• [Directive] Pick out each line with the word "object" from the material that follows.

***** Records provided

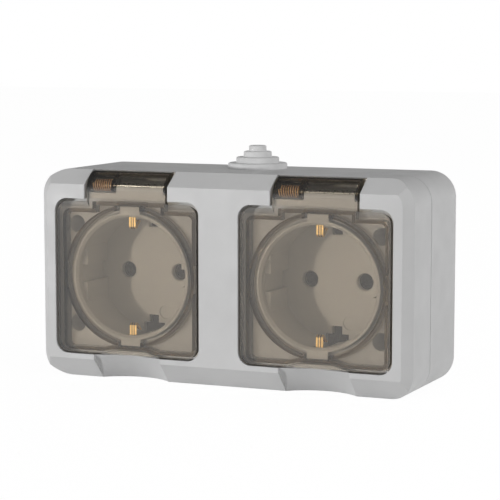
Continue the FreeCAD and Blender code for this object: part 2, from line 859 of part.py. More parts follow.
def add_screw_wells(body):
    """Deep wells at the four outer corners, each with a seat for a screw's head."""
    sketch = front_sketch(body, SEAT_DEPTH)
    for x, z in cover_screw_places():
        add_circle(sketch, x, z, S.well_radius + S.well_wall)
    pad(body, sketch, SEAT_DEPTH - FIELD_BACK + OVERRUN / 2)
    sketch = front_sketch(body, S.field_depth - OVERRUN)
    for x, z in cover_screw_places():
        add_circle(sketch, x, z, S.well_radius)
    pocket(body, sketch, SEAT_DEPTH - S.well_seat - S.field_depth + OVERRUN)
    sketch = front_sketch(body, SEAT_DEPTH - S.well_seat - OVERRUN)
    for x, z in cover_screw_places():
        add_circle(sketch, x, z, S.cover_screw_radius + S.screw_play)
    pocket(body, sketch, S.well_seat + OVERRUN * 2)


def make_front_cover():
    body = new_body("front_cover")
    cover_shell(body)
    centres = [S.socket_pitch / 2 * side for side in SIDES.values()]
    for centre in centres:
        add_hinge_housing(body, centre)
        add_scoop_back(body, centre)
    add_screw_wells(body)
    for centre in centres:
        cut_window(body, centre)
        add_scoop_sill(body, centre)
        cut_scoop(body, centre)
        cut_seal_groove(body, centre)
        cut_hinge_pocket(body, centre)
        cut_ear_bays(body, centre)
        cut_pin_seats(body, centre)
    return body


def make_socket_seal(side):
    """A soft ring in the recess floor, with a square step round each lug."""
    body = new_body(f"socket_seal_{side}", x=S.socket_pitch / 2 * SIDES[side])
    front = S.field_depth - S.seal_proud
    length = S.seal_proud + S.seal_groove
    half = S.seal_frame_half + S.seal_frame_wall
    sketch = front_sketch(body, front + length)
    add_circle(sketch, 0, 0, S.seal_inner + S.seal_width)
    add_circle(sketch, 0, 0, S.seal_inner)
    pad(body, sketch, length)
    for end in SIDES.values():
        sketch = front_sketch(body, front + length)
        outer = (S.seal_frame_reach + S.seal_frame_wall) * end
        add_rectangle(sketch, -half, half, S.seal_inner * end, outer)
        pad(body, sketch, length)
        sketch = front_sketch(body, front - OVERRUN)
        inner = S.seal_frame_half
        start = (S.seal_inner - OVERRUN) * end
        add_rectangle(sketch, -inner, inner, start, S.seal_frame_reach * end)
        pocket(body, sketch, length + OVERRUN * 2)
    return body


# The lids and their hinges.

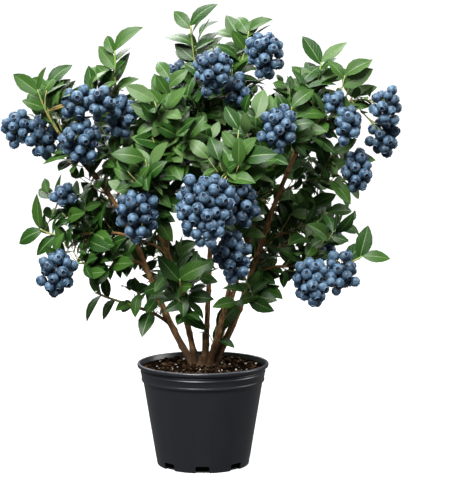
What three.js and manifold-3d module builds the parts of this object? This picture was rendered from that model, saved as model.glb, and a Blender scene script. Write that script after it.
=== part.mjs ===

**********

• [Written answer]
Continue the FreeCAD and Blender code for this object: part 2, from line 859 of part.py. More parts follow.
What three.js and manifold-3d module builds the parts of this object? This picture was rendered from that model, saved as model.glb, and a Blender scene script. Write that script after it.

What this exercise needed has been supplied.